Little Town on the Prairie, Laura Ingalls Wilder
Things are finally looking up for the Ingalls – the long, hard winter is over; the claim is growing into a real little farm; Mary goes away to college and Laura enters into the social life of the town. And – though she’s rather oblivious – that handsome Mr. Wilder is starting to take notice. I love the descriptions here of simple home life, pretty dresses and springtime on the prairie.
India Becoming, Akash Kapur
India is a country of deep contradictions. And when Kapur moves back to his home country from the States, he has a strong, ambivalent reaction to what’s happening in his homeland. India’s urbanization, its technology boom and its burgeoning culture of entrepreneurship stand alongside urban decay, extreme poverty and the breakdown of village life. As Kapur talks to villagers and city workers, he shows the contrasts of the new India and the old. To review for Shelf Awareness.
These Happy Golden Years, Laura Ingalls Wilder
I’d forgotten the hardships that begin this book – the frigid sleigh rides in the dead of winter, and that crazy Mrs. Brewster. But after the nightmarish first few weeks, things begin to look up. Laura grows into a young lady, gets engaged and then married – and on her last evening at home, Pa plays all the old tunes on the fiddle, one after the other. Gorgeous (if a little bittersweet).
Constance: A Story of Early Plymouth, Patricia Clapp
Several readers recommended this story after I read The Witch of Blackbird Pond. I enjoyed Constance’s adventures as she struggles to make a life in Plymouth with her family. She’s spunky, bright, opinionated and hardworking – just the way I like my heroines – and of course she finds love in the end. Well written and fun.
Nothing Daunted: The Unexpected Education of Two Society Girls in the West, Dorothy Wickenden
Two Smith graduates, on a lark, head to the frontiers of Colorado to teach in a country schoolhouse for a year. Decades later, one of their granddaughters found her grandmother’s letters from that year, and decided to write a book. This is a fascinating look at the American West during the World War I era – railroads, coal mining, homesteading and some wonderfully plucky folks who stuck it out. The teachers, Dorothy and Ros, are delightful characters, and the book is well-researched and engaging. Wonderful.

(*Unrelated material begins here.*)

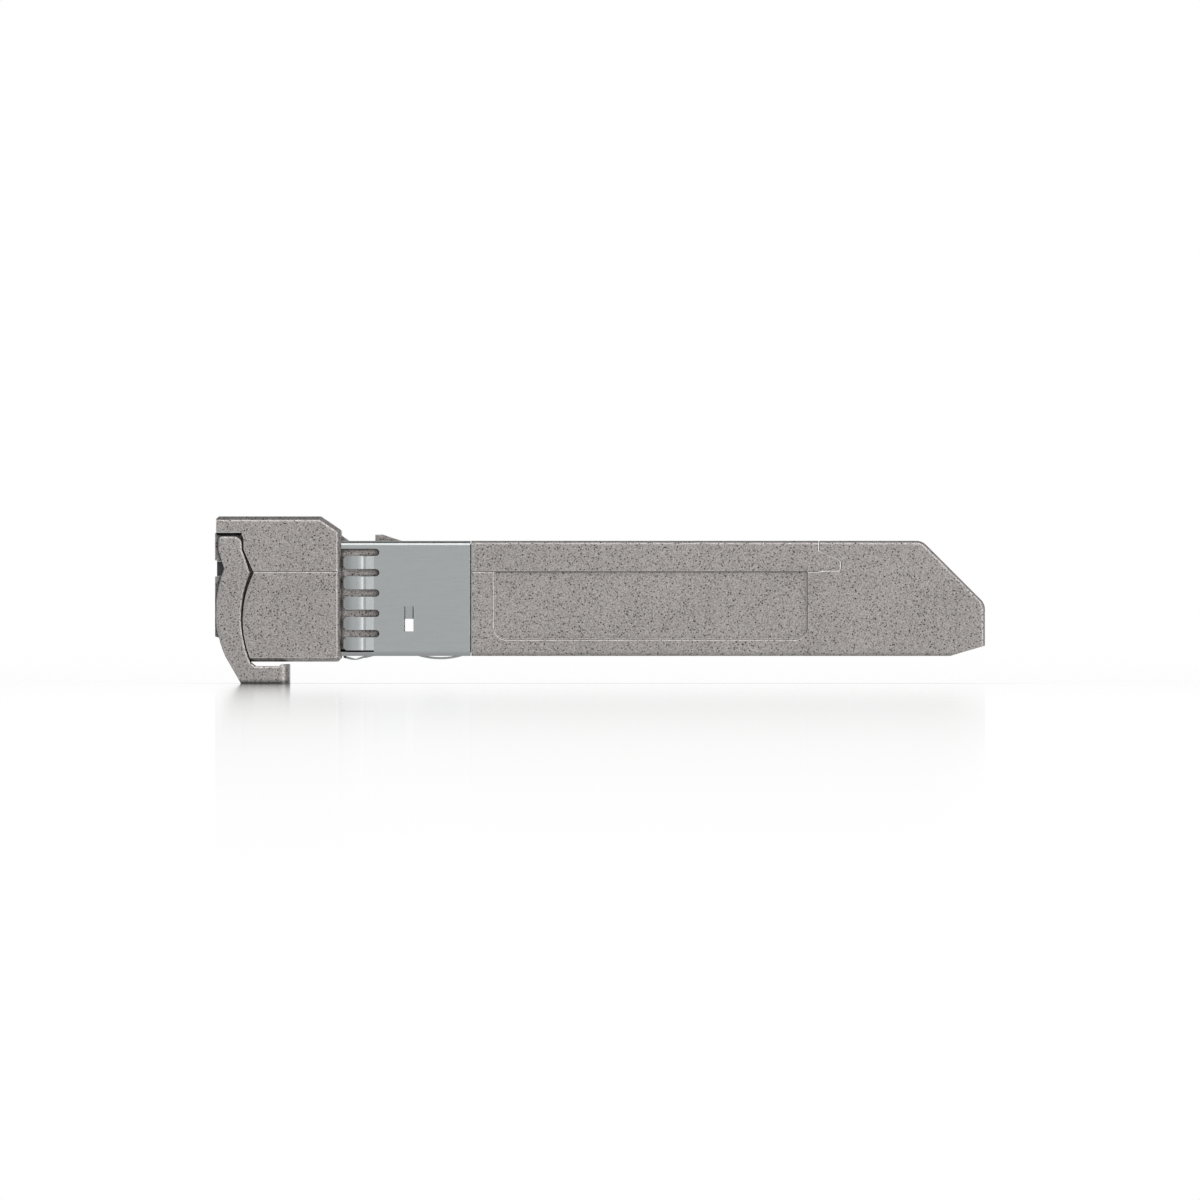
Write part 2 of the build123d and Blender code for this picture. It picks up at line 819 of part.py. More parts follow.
def emi_collar():
    """The sheet-steel collar: a folded band with formed fingers, bows and a locking tab."""
    collar = along(collar_outline() - collar_outline(collar_sheet), stop_x, collar_end_x)
    inner_y = body_half - collar_sheet
    outside = (body_half - cut_margin, body_half + cut_margin)
    below = (body_bottom - cut_margin, body_bottom + cut_margin)
    slot_width = finger_pitch - finger_width
    slot_end = root_x + finger_slot_extra - slot_width / 2

    last_slot_z = lowest_finger_z + finger_count * finger_pitch
    side_cut = block((stop_x - cut_margin, root_x), outside, (lowest_finger_z - collar_seam, last_slot_z))
    for index in range(finger_count):
        slot_z = lowest_finger_z + index * finger_pitch + finger_width
        side_cut += block((stop_x, slot_end), outside, (slot_z, slot_z + slot_width))
        side_cut += rod(slot_width / 2, slot_end, slot_z + slot_width / 2, *outside)
    window = (lock_x, lock_x + lock_length)
    side_cut += block(window, outside, (lock_z, lock_z + lock_height))
    collar -= both_sides(side_cut)

    fingers = []
    for index in range(finger_count):
        low = lowest_finger_z + index * finger_pitch
        finger = upward(finger_line(body_half, 1), low, low + finger_width)
        fingers.append(cut_tip(finger, Axis.Y))
    flap_z = lock_z + lock_height / 2
    lock_flap = outline([
        (body_half, lock_z + lock_height + collar_sheet),
        (inner_y, lock_z + lock_height + collar_sheet),
        (inner_y, lock_z + lock_height),
        (inner_y - lock_bend, flap_z),
        (inner_y - lock_bend + collar_sheet, flap_z),
        (body_half, lock_z + lock_height),
    ])
    fingers.append(along(lock_flap, window[0] + lock_gap / 2, window[1] - lock_gap / 2))
    for finger in fingers:
        collar += both_sides(finger)

    under_half = (finger_count - 1) / 2 * under_finger_pitch + under_finger_width / 2
    cut_half = under_half + 2 * bow_side_gap
    collar -= block((stop_x - cut_margin, root_x), (-cut_half, cut_half), below)
    for index in range(finger_count):
        low = -under_half + index * under_finger_pitch
        finger = across(finger_line(body_bottom, -1), low, low + under_finger_width)
        collar += cut_tip(finger, Axis.Z)

    bow_x = latch_x + bow_start
    middle_x, bow_end_x = bow_x + bow_length / 2, bow_x + bow_length
    for index in range(bow_count):
        y = (index - (bow_count - 1) / 2) * bow_pitch
        low, high = y - bow_width / 2, y + bow_width / 2
        collar -= block((bow_x, bow_end_x), (low - bow_side_gap, high + bow_side_gap), below)
        lines = []
        for z in (body_bottom, body_bottom + collar_sheet):
            lines.append(ThreePointArc((bow_x, z), (middle_x, z - bow_bulge), (bow_end_x, z)))
        ends = [Line(lines[0] @ t, lines[1] @ t) for t in (0, 1)]
        collar += across(make_face(lines + ends), low, high)

    notch_end = boss_end_x + boss_end_gap
    above = (body_top - cut_margin, body_top + cut_margin)
    collar -= block((stop_x - cut_margin, notch_end), (-channel_half, channel_half), above)
    seam_half = collar_seam / 2
    return collar - block((notch_end, collar_end_x), (-seam_half, seam_half), above)


def barrel(y):
    """A turned steel barrel with two flanges and a bore for the ceramic sleeve."""
    bore_end = sleeve_x + sleeve_length
    second_x = groove_x + groove_length
    return turned(
        [
            (barrel_tip_x, sleeve_radius),
            (barrel_tip_x, barrel_radius),
            (flange_x, barrel_radius),
            (flange_x, flange_radius),
            (groove_x, flange_radius),
            (groove_x, groove_radius),
            (second_x, groove_radius),
            (second_x, flange_radius),
            (barrel_end_x, flange_radius),
            (barrel_end_x, 0),
            (bore_end, 0),
            (bore_end, sleeve_radius),
        ],
        y,
    )


def sleeve(y):
    """The ceramic sleeve that lines up the fibre's ferrule."""
    end = sleeve_x + sleeve_length
    return turned(
        [
            (sleeve_x, ferrule_radius),
            (sleeve_x, sleeve_radius),
            (end, sleeve_radius),
            (end, ferrule_radius),
        ],
        y,
    )


def can(y, length):
    """A sealed can on its header, with four leads to the flex."""
    end = barrel_end_x + length
    header = end - can_header
    neck_radius = can_radius - can_neck
    body = turned(
        [
            (barrel_end_x, 0),
            (barrel_end_x, neck_radius),
            (header, neck_radius),
            (header, can_radius),
            (end, can_radius),
            (end, 0),
        ],
        y,
    )
    offset_to_lead = lead_circle / 2**0.5
    for side_y in (-offset_to_lead, offset_to_lead):
        for side_z in (-offset_to_lead, offset_to_lead):
            lead = Pos(y + side_y, axis_z + side_z) * Rectangle(lead_size, lead_size)
            body += along(lead, header, end + lead_length)
    return body


def flex(y, length):
    """The flexible circuit from a can's leads to the board's underside."""
    start = barrel_end_x + length + lead_length
    end = board_front_x + flex_overlap
    low, inside_bend = board_bottom - flex_thickness, flex_bend + flex_thickness / 2
    points = [
        (start, axis_z - flex_drop),
        (start, board_bottom - flex_bend),
        (start + flex_bend, board_bottom),
        (end, board_bottom),
        (end, low),
        (start + inside_bend, low),
        (start + flex_thickness, board_bottom - inside_bend),
        (start + flex_thickness, axis_z - flex_drop),
    ]
    return across(outline(points), y - flex_width / 2, y + flex_width / 2)


def optics_clamp():
    """The plate that holds both barrels by their grooves, open on the latch side."""
    half_width = bay_half + clamp_seat
    middle_z = (cavity_floor + parting_z) / 2
    plate = Pos(0, middle_z) * Rectangle(2 * half_width, parting_z - cavity_floor)
    cut_radius = groove_radius + groove_gap
    for y in (-port_axis_y, port_axis_y):
        plate -= Pos(y, axis_z) * Circle(cut_radius)
        plate -= Pos(y, axis_z + cut_radius) * Rectangle(2 * cut_radius, 2 * cut_radius)
    return along(plate, groove_x + 2 * clamp_gap, groove_x + groove_length - 2 * clamp_gap)


def circuit_board():
    """The board, narrowed to the card edge at the rear, with holes for the cover screws."""
    step_x = mouth_x - card_step_setback
    card_half = card_width / 2
    half_plan = outline([
        (board_front_x, 0),
        (board_front_x, board_half),
        (step_x, board_half),
        (step_x, card_half),
        (board_end_x - board_corner, card_half),
        (board_end_x, card_half - board_corner),
        (board_end_x, 0),
    ])
    half_plan -= Pos(screw_x, screw_y) * Circle(screw_radius + board_screw_gap)
    board = both_sides(upward(half_plan, board_bottom, parting_z))
    end_edges = board.edges().filter_by(Axis.Y).group_by(Axis.X)[-1]
    return chamfer(end_edges, board_bevel)


def edge_contacts():
    """Twenty gold contacts, ten on each face of the card edge."""
    end = board_end_x - contact_inset
    pads = []
    for index in range(contact_count):
        y = (index - (contact_count - 1) / 2) * contact_pitch
        span = (y - contact_width / 2, y + contact_width / 2)
        x_span = (end - contact_length, end)
        pads.append(block(x_span, span, (parting_z, parting_z + contact_thickness)))
        pads.append(block(x_span, span, (board_bottom - contact_thickness, board_bottom)))
    return Compound(children=pads)


def chip(x, width, height, on_top=False):
    """A moulded chip package with a bevelled upper rim, on either face of the board."""
    package = Box(width, width, height, align=(Align.CENTER, Align.CENTER, Align.MIN))
    package = chamfer(package.faces().sort_by(Axis.Z)[-1].edges(), chip_bevel)
    if on_top:
        return Pos(x, 0, parting_z) * package
    return Pos(x, 0, board_bottom) * Rot(180, 0, 0) * package


def small_parts(places, size):
    """A group of like small parts on the board's underside."""
    length, width, height = size
    body = Box(length, width, height, align=(Align.CENTER, Align.CENTER, Align.MAX))
    return Compound(children=[Pos(x, y, board_bottom) * body for x, y in places])


def cover_screws():
    """Two slotted screws with sunk heads that close the halves at the rear."""
    top = (Align.CENTER, Align.CENTER, Align.MAX)
    screw = Cylinder(screw_radius, screw_length, align=top)
    screw += Cylinder(screw_head_radius, screw_head_height, align=top)
    screw -= Box(*screw_slot, align=top)
    return Compound(children=[Pos(screw_x, y, body_top) * screw for y in (-screw_y, screw_y)])


rows = [row_start + row_step * index for index in range(row_count)]
capacitor_places = [(x, y) for x in rows for y in (-capacitor_y, capacitor_y)]
resistor_places = [(x, y) for x in rows for y in (-resistor_y, resistor_y)]
inductor_places = [(inductor_x, y) for y in (-inductor_y, inductor_y)]
pad_half_x, pad_half_y = pad_size[0] / 2, pad_size[1] / 2
pad_span = (pad_bottom, board_bottom - chip_height)
pads = [
    block((x - pad_half_x, x + pad_half_x), (-pad_half_y, pad_half_y), pad_span)
    for x in (driver_x, amplifier_x)
]
absorber_top = body_top - floor_wall
absorber_span = (memory_x + memory_size, screw_x - 2 * post_radius)

nodes = {
    "main_casting": main_casting(),
    "latch_side_casting": latch_side_casting(),
    "port_block": port_block(),
    "emi_collar": emi_collar(),
    "bail_lever": bail_lever(),
    "lever_shaft": lever_shaft(),
    "latch_cam": latch_cam(),
    "latch_rocker": latch_rocker(),
    "rocker_pin": rocker_pin(),
    "latch_leaf_spring": latch_leaf_spring(),
    "laser_barrel": barrel(-port_axis_y),
    "laser_sleeve": sleeve(-port_axis_y),
    "laser_can": can(-port_axis_y, can_length),
    "laser_flex": flex(-port_axis_y, can_length),
    "receiver_barrel": barrel(port_axis_y),
    "receiver_sleeve": sleeve(port_axis_y),
    "receiver_can": can(port_axis_y, receiver_can_length),
    "receiver_flex": flex(port_axis_y, receiver_can_length),
    "optics_clamp": optics_clamp(),
    "circuit_board": circuit_board(),
    "edge_contacts": edge_contacts(),
    "laser_driver_chip": chip(driver_x, driver_size, chip_height),
    "receiver_amplifier_chip": chip(amplifier_x, amplifier_size, chip_height),
    "microcontroller_chip": chip(controller_x, controller_size, chip_height),
    "memory_chip": chip(memory_x, memory_size, memory_height, on_top=True),
    "capacitors": small_parts(capacitor_places, capacitor_size),
    "resistors": small_parts(resistor_places, resistor_size),
    "inductors": small_parts(inductor_places, inductor_size),
    "thermal_pads": Compound(children=pads),
    "absorber_pad": block(
        absorber_span,
        (-absorber_width / 2, absorber_width / 2),
        (absorber_top - absorber_thickness, absorber_top),
    ),
    "cover_screws": cover_screws(),
}

os.makedirs("parts", exist_ok=True)
for name, shape in nodes.items():
    export_step(shape, f"parts/{name}.step")
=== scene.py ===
from math import pi, radians

import bmesh
import bpy
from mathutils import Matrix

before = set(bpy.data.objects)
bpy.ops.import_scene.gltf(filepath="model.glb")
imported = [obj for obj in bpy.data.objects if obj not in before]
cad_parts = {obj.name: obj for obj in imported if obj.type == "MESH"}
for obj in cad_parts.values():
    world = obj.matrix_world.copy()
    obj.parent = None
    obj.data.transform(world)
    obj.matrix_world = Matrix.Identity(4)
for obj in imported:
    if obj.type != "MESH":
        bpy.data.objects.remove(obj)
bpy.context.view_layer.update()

# Castings: the main casting, the latch-side casting that closes it, the bail lever and the
# latch rocker. All are die-cast zinc, tumbled after casting: a warm grey with a fine grain
# and small dark pits. Edges are lightened, partly as tumbling wear and partly as a painted
# highlight, and narrow gaps are darkened with painted shade.


def linear(code):
    """Turns a screen colour such as "a39e9a" into linear red, green, blue and alpha."""
    shares = [int(code[i:i + 2], 16) / 255 for i in (0, 2, 4)]
    return [s / 12.92 if s <= 0.04045 else ((s + 0.055) / 1.055) ** 2.4 for s in shares] + [1.0]


def per_metre(size_mm):
    """Gives a pattern's scale from the real size of one grain in millimetres."""
    return 1000.0 / size_mm


def node(tree, kind, settings=None, **inputs):
    """Adds a shader node with its settings, and fills or links its inputs.

    A setting called stops fills the node's colour ramp. An input goes by its name, with _ for
    a space, or by its number after a leading _.
    """
    made = tree.nodes.new("ShaderNode" + kind)
    for name, value in (settings or {}).items():
        if name == "stops":
            elements = made.color_ramp.elements
            while len(elements) < len(value):
                elements.new(0.5)
            for element, (place, code) in zip(elements, value):
                element.position = place
                element.color = linear(code)
        else:
            setattr(made, name, value)
    for name, value in inputs.items():
        key = int(name[1:]) if name[0] == "_" else name.replace("_", " ")
        if isinstance(value, bpy.types.NodeSocket):
            tree.links.new(value, made.inputs[key])
        else:
            made.inputs[key].default_value = value
    return made


def new_material(name):
    """Starts an empty material and gives it with its tree and its object coordinates."""
    material = bpy.data.materials.new(name)
    material.use_nodes = True
    tree = material.node_tree
    tree.nodes.clear()
    return material, tree, node(tree, "TexCoord").outputs["Object"]


def dress(material, *names):
    """Gives a material to the named CAD nodes."""
    for name in names:
        mesh = bpy.data.objects[name].data
        mesh.materials.clear()
        mesh.materials.append(material)


pit_spacing_mm = 0.1923
grain_mm = 0.09524
cloud_mm = 3.846
edge_rub_and_highlight_radius = 0.00006
painted_shade_reach = 0.0004
pit_depth = 0.00001
cast, tree, where = new_material("cast_zinc")
turned = node(tree, "Mapping", Vector=where, Rotation=(0.61, 0.35, 0.87)).outputs[0]
# The patterns are turned off the axes, so that no face cuts along a plane of their cells.
pits = node(tree, "TexVoronoi", Vector=turned, Scale=per_metre(pit_spacing_mm))
hole = node(
    tree, "MapRange", Value=pits.outputs["Distance"],
    From_Min=0.2, From_Max=0.38, To_Min=1.0, To_Max=0.0,
)
chance = node(tree, "SeparateColor", Color=pits.outputs["Color"])
share = node(
    tree, "MapRange", Value=chance.outputs["Red"],
    From_Min=0.05, From_Max=0.85, To_Min=0.1, To_Max=1.0,
)
pitted = node(
    tree, "Math", {"operation": "MULTIPLY"}, _0=hole.outputs[0], _1=share.outputs[0],
).outputs[0]
grains = node(
    tree, "TexNoise", Vector=turned, Scale=per_metre(grain_mm), Detail=2.0, Roughness=0.6,
)
grain_tones = [(0.34, "777371"), (0.5, "979391"), (0.66, "afaba8")]
grain = node(tree, "ValToRGB", {"stops": grain_tones}, Fac=grains.outputs["Fac"])
peppered = node(tree, "MixRGB", Fac=pitted, Color1=grain.outputs[0], Color2=linear("262423"))
cloud = node(
    tree, "TexNoise", Vector=turned, Scale=per_metre(cloud_mm), Detail=2.0, Roughness=0.5,
)
cloud_tones = [(0.3, "f6f6f6"), (0.7, "ffffff")]
patch = node(tree, "ValToRGB", {"stops": cloud_tones}, Fac=cloud.outputs["Fac"])
clouded = node(
    tree, "MixRGB", {"blend_type": "MULTIPLY"}, Fac=1.0,
    Color1=peppered.outputs[0], Color2=patch.outputs[0],
)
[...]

The Great Gatsby, F. Scott Fitzgerald
I’d never read Gatsby before. (Bethany, and others, had been urging me to read it for years.) I was blown away by the sheer beauty of the sentences (as everyone predicted). The last few paragraphs are particularly lovely. But – I confess – I was underwhelmed by the plot and the characters. Perhaps my expectations were too high – but I didn’t like any of these people, and found it difficult to truly care what happened to them.
Death at Victoria Dock, Kerry Greenwood
Phryne Fisher returns for adventure #4, involving anarchists, spiritists, kidnapping and a convent. Entertaining, as usual – and a compelling glimpse into Australia’s politics and city life during the 1920s.
My Life in Pink & Green, Lisa Greenwald
I picked this up at the Booksmith on the strength of a staff rec, and enjoyed it. While working at her grandmother’s pharmacy, Lucy Desberg helps a homecoming queen with her hair crisis, and suddenly becomes the town’s makeup artist – while trying to save the pharmacy from going under and deal with her best friend’s first crush (and later, her own). Sweet, spunky and funny – though it ended rather abruptly, before I had time to savor the heroine’s triumph.
A Duty to the Dead, Charles Todd
The first in another World War I mystery series – with a nurse-turned-detective, similar to (but not the same as) Maisie Dobbs. Bess Crawford delivers a message for a dead soldier, but finds herself drawn into a web of scandal that has plagued his family for years. Fascinating, horrifying (not graphic, but dark in parts) and utterly compelling. Book Club Girl is hosting a Bess Crawford read-along soon, and I’ll be joining in.
Northanger Abbey, Jane Austen
Another classic I’d never read, but I loved this one. Catherine Morland is so sweet (albeit naive), and I enjoyed her adventures in Bath and at the titular abbey. Austen is so witty – she satirizes Gothic tales brilliantly with this story. And, of course, all’s well that ends well, despite false friends, tyrannical fathers and things that go bump in the night. Such fun.
Midnight in Austenland, Shannon Hale
I love everything Hale writes, and this sequel-of-sorts to Austenland was so much fun. (Even better since it’s inspired by Northanger Abbey, which I’d just read.) The characters are such fun and the situations hilarious – and the heroine’s dialogue with her Inner Thoughts was amusing. And, like any good Austen-esque tale, it ended so, so well.
Robbie Forester and the Outlaws of Sherwood Street, Peter Abrahams
A middle-grade spin on the Robin Hood story set in modern-day New York (with a bunch of teenagers as the “merry men”). The plot requires a serious suspension of disbelief – and I was left wondering about a few things – but since this is the first in a new series, the author will probably explain those points later. Fun premise and entertaining characters.